Given that the book came out in 2005, maybe we can forgive the author for being unaware of post-2005 studies establishing that it’s those who are way to the right who are more charitable, not those to the left, who sit around and wait for the government to provide.

That wasn’t Devens’ only attack on conservatives though.  Her most loathsome character is a hate-filled, manipulative daughter who forces her widowed mother to choose between a new love and her grandchild.  You get the picture, right?  In case you don’t, though, Devens drives it home by reminding us that the daughter is practically Hitler-esque in her horribleness:

Summer was a stiff-necked little prickette who supported the most outrageously right-wing political cause with the money she and her equally tight-assed husband had reaped from the sale of their dot-com.

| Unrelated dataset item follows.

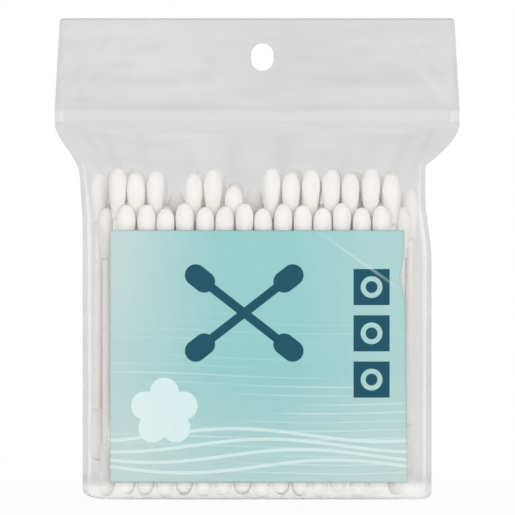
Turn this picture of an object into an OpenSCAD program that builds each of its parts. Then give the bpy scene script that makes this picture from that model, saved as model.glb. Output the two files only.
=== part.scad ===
// Clear film bag that holds one hundred cotton swabs and stands on its base.
// X runs to the right across the bag, the printed front faces -Y and Z points up.
// The origin is the middle of the base, and all sizes are in millimetres.

/* [Swabs] */
// Length of one swab over both cotton tips
swab_length = 72; // [68:1:76]
// Diameter of the paper stem
stem_d = 2.4; // [2:0.1:2.8]
// Largest diameter of a cotton tip
tip_d = 4.5; // [4:0.1:5]
// Length of the cotton wound on each end
tip_length = 13; // [10:0.5:15]
// Distance from the end of a tip to its thickest place
tip_crown = 4.4; // [3:0.1:6]
// Diameter of a tip where it ends on the stem
tip_foot_d = 2.9; // [2.6:0.1:3.2]
// Cotton past the end of the stem
tip_cap = 1.4; // [0.8:0.1:2.4]
// Clearance between a stem and the cotton round it
wrap_gap = 0.04; // [0.02:0.01:0.1]

/* [Bundle] */
// Clearance between two tips side by side in a row
side_gap = 0.32; // [0.3:0.01:0.8]
// Clearance between a tip and the stems of the next row
row_gap = 0.08; // [0.05:0.01:0.4]
// Extra distance between rows at the middle of the bag, where they bow out
row_crown = 0.3; // [0:0.05:0.8]
// How much higher the raised rows stand than the others
raised_lift = 8.8; // [8:0.1:12]
// Largest height that one swab stands out from its row
height_scatter = 0.7; // [0:0.1:1]
// Largest lean of one swab from upright, in degrees
lean_scatter = 0.08; // [0:0.01:0.1]
// How far the right-most swabs fan out at their tops, in degrees
fan = 0.9; // [0:0.1:1]
// Largest lean of the slow wave along a raised row, in degrees
wave_lean = 0.6; // [0:0.05:0.6]
// How far the bundle lies to the left of the middle of the bag
bundle_shift = 1.3; // [0.5:0.1:1.6]
// Clearance under the lowest swab
floor_gap = 0.3; // [0.2:0.05:1]

/* [Bag] */
// Wall of the film
film_t = 0.2; // [0.1:0.05:0.3]
// Width of the welded seam down each side
seam_w = 1.1; // [0.8:0.1:2.5]
// Room between the bundle and the film at the left side
left_room = 0.25; // [0.2:0.05:1.5]
// Room between the bundle and the film at front and back
face_room = 0.2; // [0.15:0.05:1]
// Height over which the base edge rounds off
base_round_h = 2; // [1:0.1:3]
// How far the base edge draws in at front and back
base_round_d = 4; // [2:0.1:5]
// How far the base edge draws in at the left corner
base_left_cut = 4.5; // [2:0.1:5]
// How far the base edge draws in at the right corner
base_right_cut = 1.3; // [0.5:0.1:3]

/* [Neck and header] */
// Free film between the highest swab and the press seal
neck_h = 11.3; // [9:0.1:18]
// Height of the press seal band
seal_h = 3; // [2.4:0.1:5]
// Height of the header above the press seal
header_h = 23; // [16:0.5:34]
// How much wider than the body the header is at the press seal, on each side
flare = 7; // [4:0.1:10]
// How much the header draws in from the press seal to its top, on each side
header_taper = 1.3; // [0:0.1:3]
// How far the right side of the bag is pulled in at the shoulder
right_pinch = 1.6; // [0:0.1:1.7]
// Radius of the header's top corners
corner_r = 0.8; // [0.3:0.1:1]
// Free space between the two films of the header
header_gap = 0.2; // [0.1:0.05:0.5]
// Height of the weld along the top edge
top_weld_h = 1.25; // [0.8:0.05:3]

/* [Hang hole] */
// Width of the hang hole
hole_w = 5.6; // [4.8:0.1:6]
// Height of the hang hole
hole_h = 6.8; // [6:0.1:9]
// From the top edge down to the middle of the hang hole
hole_drop = 9.7; // [8:0.1:13]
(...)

Quick, fellow readers!  Get out the garlic.

I’m still reading the book, despite its political mean-spiritedness because it is, otherwise, a decent novel about “women of a certain age.”  I’ve decided that, just as I ignore Dorothy Sayer’s periodic forays into antisemitism, excusing them on the ground that she was an upper class person in Britain in the 1930s, and (a) those attitudes came with the territory and (b) she is often sympathetic to, as opposed to genocidally inclined towards, Jews, so too will I ignore Devens’ outbursts.  She’s obviously a woman of her class and time (New York, early 21st Century) and has to be forgiven her foibles.  But I wouldn’t let my daughter read the book, and that’s entirely aside from the R rating I’d give it on account of the sex scenes.